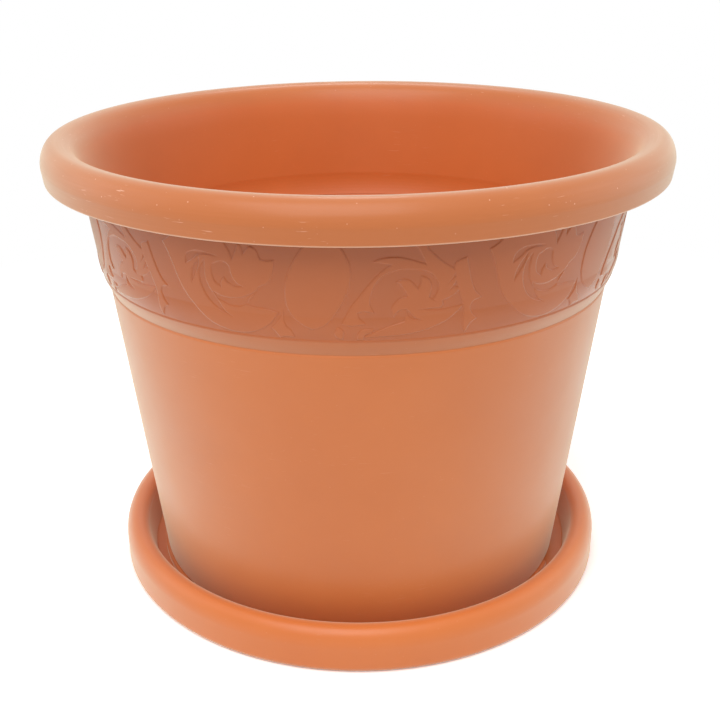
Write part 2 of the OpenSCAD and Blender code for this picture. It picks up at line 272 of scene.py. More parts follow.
# The shell, with its inside and its plain band marked. The profile's points come in their order
# up the outside, over the top and down the inside. The inside's mark fades in below the top.
def makeShell(s):
    profile = supported(shellProfile(s), closed=True)
    piece = turnedPiece("potShell", profile, s["segments"], "pot")
    r, z = profile.T
    order = np.arange(len(z))
    floorLevel = s["standsAt"] + s["footH"] + s["floorT"] - 0.1  # just under the floor's top
    bandLevel = s["bodyTopZ"] - 0.2  # just under the ledge
    wallR = s["bodyTopR"] - 1.0  # just inside the wall's face
    fade = np.clip((s["rimTopZ"] - s["insideColourFrom"] - z) / s["insideColourFade"], 0, 1)
    inside = (order > z.argmax()) * (z > floorLevel) * fade
    band = (order < z.argmax()) & (z > bandLevel) & (z < s["bandTopZ"]) & (r > wallR)
    addZone(piece, "inside", np.repeat(inside, s["segments"]))
    addZone(piece, "band", np.repeat(band, s["segments"]))
    return piece


shell = makeShell(potSizes)
print("pot shell:", len(shell.data.polygons), "faces")

floorSizes = {
    "holeD": 13.0, "holeCircleR": 85.0, "holeCount": 8,
    "innerR": 52.0, "outerR": 136.0, "arcSteps": 24, "sideSteps": 10, "rings": 5, "crowding": 1.6,
    "holeEdge": 0.6, "holeEdgeSteps": 3, "holeEdgeAngle": 60.0, "weld": 0.05,
}


# A flat sheet with holes. Round each hole the surface is ruled from the hole's circle to the
# outline of its sector, its rows crowded to the hole by a power of their share; the middle is
# ruled from the centre hole to a circle. All faces look up.
def potFloor(f, s):
    holeR = f["holeD"] / 2
    half = 180 / f["holeCount"]
    arcs = np.linspace(-half, half, f["arcSteps"] + 1)[:-1]
    radial = np.linspace(f["innerR"], f["outerR"], f["sideSteps"] + 1)[:-1]
    sideStep = (f["outerR"] - f["innerR"]) / f["sideSteps"]
    radii = np.concatenate([np.full(len(arcs), f["outerR"]), radial[::-1] + sideStep,
                            np.full(len(arcs), f["innerR"]), radial])
    turns = np.concatenate([arcs, np.full(len(radial), half), -arcs, np.full(len(radial), -half)])
    outline = around(radii, turns, 0.0)[:, :2]
    holeCentre = around(f["holeCircleR"], 0.0, 0.0)[:2]
    toward = outline - holeCentre
    circle = holeCentre + holeR * toward / np.linalg.norm(toward, axis=1, keepdims=True)
    t = np.linspace(0, 1, f["rings"])[:, None, None] ** f["crowding"]
    sector = (circle + (outline - circle) * t).reshape(-1, 2)
    sectorFaces = gridFaces(f["rings"], len(outline), False, True)
    points, faces = [], []
    for k in range(f["holeCount"]):
        a = math.radians(2 * half * k)
        turn = np.array([[math.cos(a), math.sin(a)], [-math.sin(a), math.cos(a)]])
        points.append(sector @ turn)
        faces.append(sectorFaces + k * len(sector))
    middleTurns = np.arange(f["arcSteps"] * f["holeCount"]) * 2 * half / f["arcSteps"] - half
    middle = around(np.linspace(holeR, f["innerR"], f["rings"])[:, None], middleTurns[None], 0.0)[..., :2]
    points.append(middle.reshape(-1, 2))
    faces.append(gridFaces(f["rings"], len(middleTurns), False, True) + f["holeCount"] * len(sector))
    flat, quads = np.concatenate(points), np.concatenate(faces)
    sides = flat[quads[:, 1]] - flat[quads[:, 0]], flat[quads[:, 2]] - flat[quads[:, 0]]
    facesUp = sides[0][:, 0] * sides[1][:, 1] - sides[0][:, 1] * sides[1][:, 0] > 0
    top = s["standsAt"] + s["footH"] + s["floorT"]
    points = np.column_stack([flat, np.full(len(flat), top)])
    return points, np.where(facesUp[:, None], quads, quads[:, ::-1])


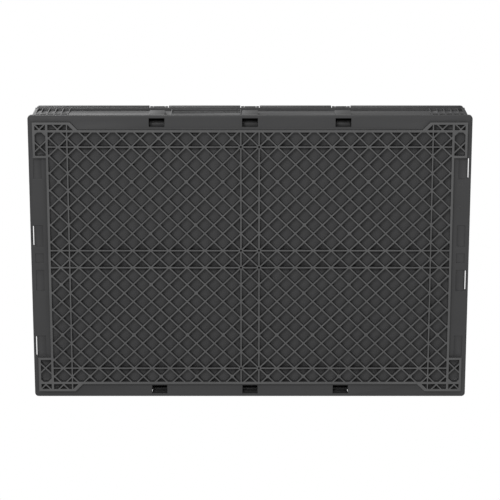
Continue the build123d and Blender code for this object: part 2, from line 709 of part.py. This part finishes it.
with BuildPart() as lid_front:
    teeth = tooth_edge()
    half_lid = [(teeth[0][0], -lid_edge_y), *teeth, (teeth[-1][0], -lid_edge_y)]
    with BuildSketch(Plane.XY.offset(lid_bottom)) as plate:
        Polygon(*half_lid, align=None)
        RectangleRounded(2 * lid_edge_x, 2 * lid_edge_y, flange_corner, mode=Mode.INTERSECT)
    extrude(amount=lid_field_top - lid_bottom)
    with BuildSketch(Plane.XY.offset(lid_bottom)) as band:
        Polygon(*half_lid, align=None)
        RectangleRounded(2 * lid_edge_x, 2 * lid_edge_y, flange_corner, mode=Mode.INTERSECT)
        Rectangle(2 * lid_field_x, 2 * lid_field_y, mode=Mode.SUBTRACT)
    extrude(amount=lid_top - lid_bottom)
    # Stiffening ribs underneath.
    rib_low = -collar_y + lid_rib_clear
    rib_high = -tooth_depth / 2 - lid_rib_clear
    rib_end = collar_x - lid_rib_clear
    long_ribs = [
        ((-rib_end, rib_end), (y, y + lid_rib)) for y in steps(rib_low, rib_high, lid_rib_step_y)
    ]
    cross_ribs = [
        ((x, x + lid_rib), (rib_low, rib_high + lid_rib))
        for x in steps(-rib_end, rib_end - lid_rib, lid_rib_step_x)
    ]
    upright([*long_ribs, *cross_ribs], lid_bottom - lid_rib_depth, lid_bottom)
    hinge_cuts = [
        ((x - lid_cut_half, x + lid_cut_half), (-half_y, lid_neck - lid_axis_y))
        for x in base_hinge_x
    ]
    upright(hinge_cuts, lid_bottom, lid_top, Mode.SUBTRACT)
    knuckle_spans = centred_spans(base_hinge_x, lid_knuckle_width)
    necks = [(span, (-lid_axis_y, lid_neck + root - lid_axis_y)) for span in knuckle_spans]
    upright(necks, lid_bottom, lid_field_top)
    rods_x(-lid_axis_y, lid_axis_z, lid_barrel, knuckle_spans)
    rods_x(-lid_axis_y, lid_axis_z, lid_bore, knuckle_spans, Mode.SUBTRACT)
lid_front.part.label = "lid_front"
export_step(lid_front.part, "parts/lid_front.step")

with BuildPart() as lid_back:
    add(lid_front.part, rotation=(0, 0, 180))
lid_back.part.label = "lid_back"
export_step(lid_back.part, "parts/lid_back.step")


# ---- hinge pins, one node for each row ---------------------------------------------------
base_pin_spans = centred_spans(base_hinge_x, pin_length)
wall_pin_spans = centred_spans(wall_hinge_x, pin_length)
lid_pin_spans = centred_spans(base_hinge_x, lid_pin_length)
end_pin_spans = centred_spans(end_hinge_y, pin_length)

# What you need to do
Go through the listing above and locate each line that holds the word "this". Copy those lines.

# The output
Write part 2 of the OpenSCAD and Blender code for this picture. It picks up at line 272 of scene.py. More parts follow.
Continue the build123d and Blender code for this object: part 2, from line 709 of part.py. This part finishes it.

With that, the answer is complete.